Our Lady’s power renders her sociopathic: we see a flashback in which her childhood self murders her nanny by duping her (via her illusory magic) into diving out the window. This seems to have represented her moment of coming into being, realizing the extent of her mastery over human creatures. Maybe it’s a metaphor for the power of a woman’s beauty (Deneuve being one of the all-time examples), how it ensnares the gaze of others and deludes their faculties. A little shaky there, however, considering she exercises the power on women as well as men. So maybe the power of an artist to alter one’s perception of the world?

She’s a writer, after all, shown typing away—we even get to see Fernando Rey shooting her manuscript with a shotgun!—and I feel like what she’s writing may be what we’re seeing in the film, but I could certainly be mistaken, since I couldn’t understand most of the dialogue. Possibly the whole movie is a simple entertainment for herself. She and her lover exit the film by walking into his painting, so you could interpret that as the portal between art and reality. Impossible to say, really, which of those the painting is meant to represent!

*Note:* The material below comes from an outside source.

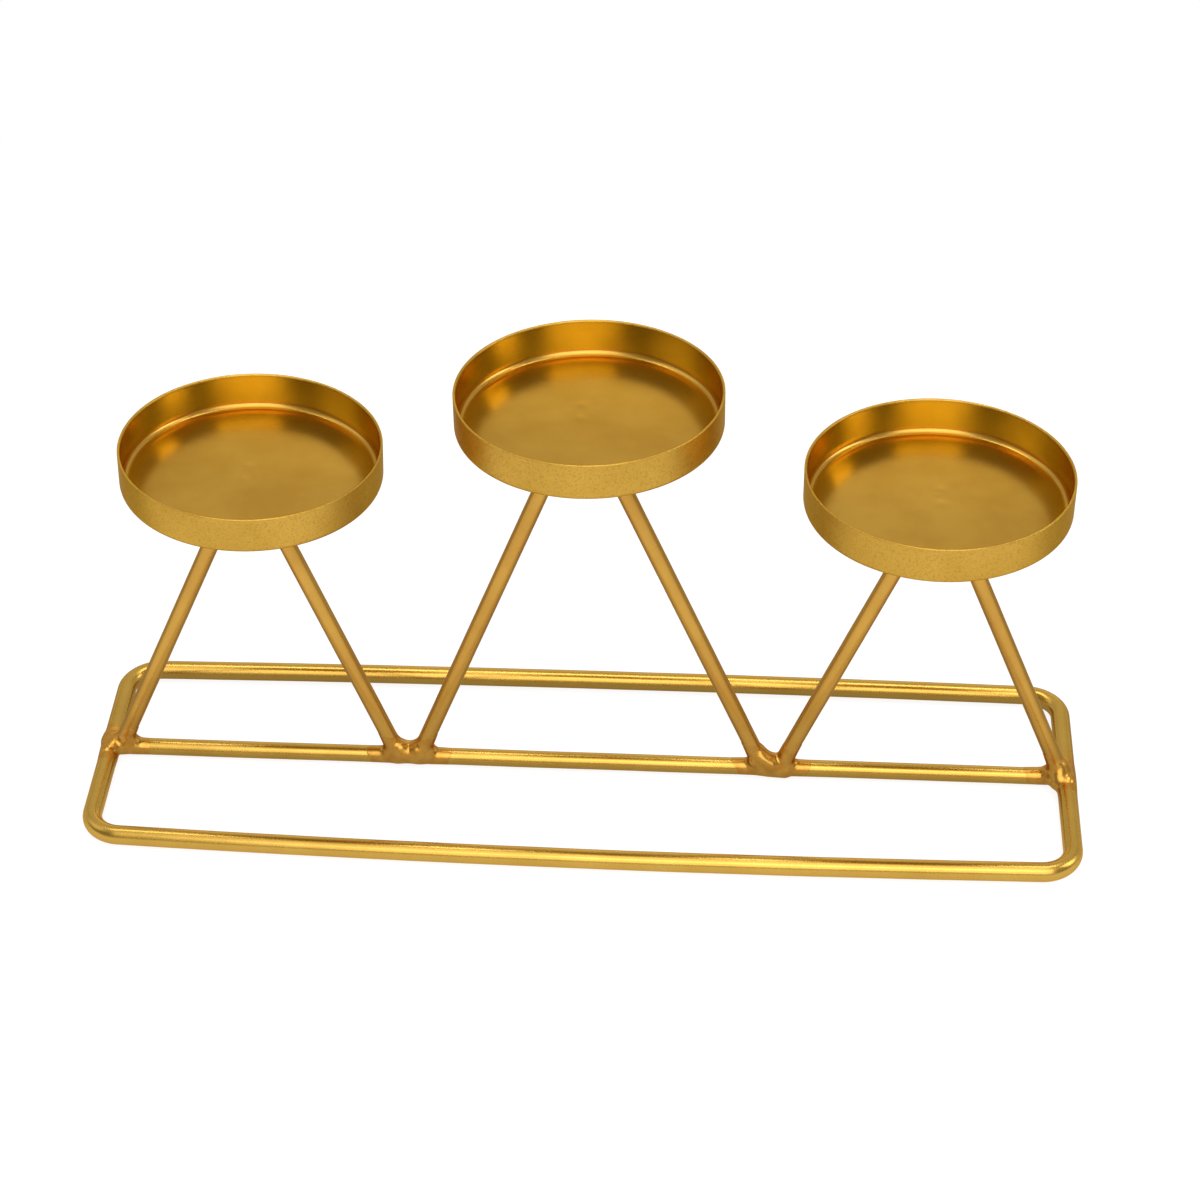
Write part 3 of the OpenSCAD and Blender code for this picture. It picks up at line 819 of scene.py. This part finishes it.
def roomWorld():
    world = bpy.data.worlds.new("pale room")
    bpy.context.scene.world = world
    world.use_nodes = True
    tree = world.node_tree
    tree.nodes.clear()
    look = addNode(tree, "ShaderNodeTexCoord").outputs["Generated"]
    total = None
    for az, el, half, level in room["patches"]:
        dot = addNode(tree, "ShaderNodeVectorMath", {0: look, 1: towards(az, el)}, operation="DOT_PRODUCT")
        lit = addNode(tree, "ShaderNodeMapRange", {
            "Value": dot.outputs["Value"], "From Min": math.cos(math.radians(half)),
            "From Max": math.cos(math.radians(half * room["core"])), "To Min": 0.0, "To Max": level},
            interpolation_type="SMOOTHSTEP").outputs[0]
        total = lit if total is None else combine(tree, "ADD", total, lit)
    total = combine(tree, "ADD", total, room["level"])
    rise = addNode(tree, "ShaderNodeSeparateXYZ", {0: look})
    backdrop = addNode(tree, "ShaderNodeMapRange", {
        "Value": rise.outputs["Z"], "From Min": math.sin(math.radians(room["backdropTo"])),
        "From Max": math.sin(math.radians(room["roomFrom"])), "To Min": 1.0, "To Max": 0.0},
        interpolation_type="SMOOTHSTEP")
    rays = addNode(tree, "ShaderNodeLightPath")
    mirrored = mirroredRay(tree, rays)
    low = combine(tree, "MULTIPLY", mirrored, backdrop.outputs[0])
    seen = combine(tree, "MAXIMUM", rays.outputs["Is Camera Ray"], low)
    soft = addNode(tree, "ShaderNodeBackground", {"Color": (1, 1, 1, 1), "Strength": total})
    white = addNode(tree, "ShaderNodeBackground", {"Color": (1, 1, 1, 1), "Strength": 1.0})
    both = addNode(tree, "ShaderNodeMixShader", {0: seen, 1: soft.outputs[0], 2: white.outputs[0]})
    addNode(tree, "ShaderNodeOutputWorld", {"Surface": both.outputs[0]})


roomWorld()

# Soft boxes: (azimuth, elevation, distance, width, height, level)
softBoxes = {"frontBox": (10, 39, 1.7, 1.64, 1.32, 2.05), "topBox": (180, 77, 1.5, 1.4, 0.26, 4.5),
             "rightBox": (93, 36, 1.7, 0.60, 0.90, 3.3)}
for name, (az, el, far, wide, high, level) in softBoxes.items():
    lamp = bpy.data.lights.new(name, "AREA")
    lamp.shape = "RECTANGLE"
    lamp.size, lamp.size_y = wide, high
    lamp.energy = level * math.pi * wide * high  # a plain level, in the metal's reflections
    box = bpy.data.objects.new(name, lamp)
    box.location = Vector(towards(az, el)) * far
    box.rotation_euler = box.location.to_track_quat("Z", "Y").to_euler()
    box.visible_camera = False
    bpy.context.scene.collection.objects.link(box)

# The camera stands at place, and right, up and back are its own axes
cameraSet = {"lens": 77.344, "sensor": 36.0, "near": 0.01, "far": 20.0,
             "right": (0.99772, 0.0663, -0.013), "up": (-0.02955, 0.6012, 0.79855),
             "back": (0.06075, -0.79634, 0.60179), "place": (0.051797, -0.595104, 0.515894)}
cameraData = bpy.data.cameras.new("photoCamera")
cameraData.lens = cameraSet["lens"]
cameraData.sensor_width = cameraSet["sensor"]
cameraData.sensor_fit = "HORIZONTAL"
cameraData.clip_start, cameraData.clip_end = cameraSet["near"], cameraSet["far"]
camera = bpy.data.objects.new("photoCamera", cameraData)
bpy.context.scene.collection.objects.link(camera)
columns = [cameraSet[key] for key in ("right", "up", "back", "place")]
camera.matrix_world = Matrix([[column[row] for column in columns] for row in range(3)] + [[0, 0, 0, 1]])
bpy.context.scene.camera = camera
bpy.context.scene.view_settings.view_transform = "Standard"
print("stage ready")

Strangely, YouTube served up no ads whatsoever: I was able to watch uninterrupted from start to finish. I just don’t understand how the platform decides! If I watch a shitty 10-minute political video, they’ll serve up ads at the beginning, the middle, and maybe even at the end for good measure… but here I watch an entire 90-minute movie, not a single ad.

Ah, one more thing to remember about this film: Catherine Deneuve looks fucking incredible. Just a few years after Belle de jour (1967), and she looks even finer here, to my eyes. Sporting jeans and a sweater like no one’s business. (And red boots, of course.)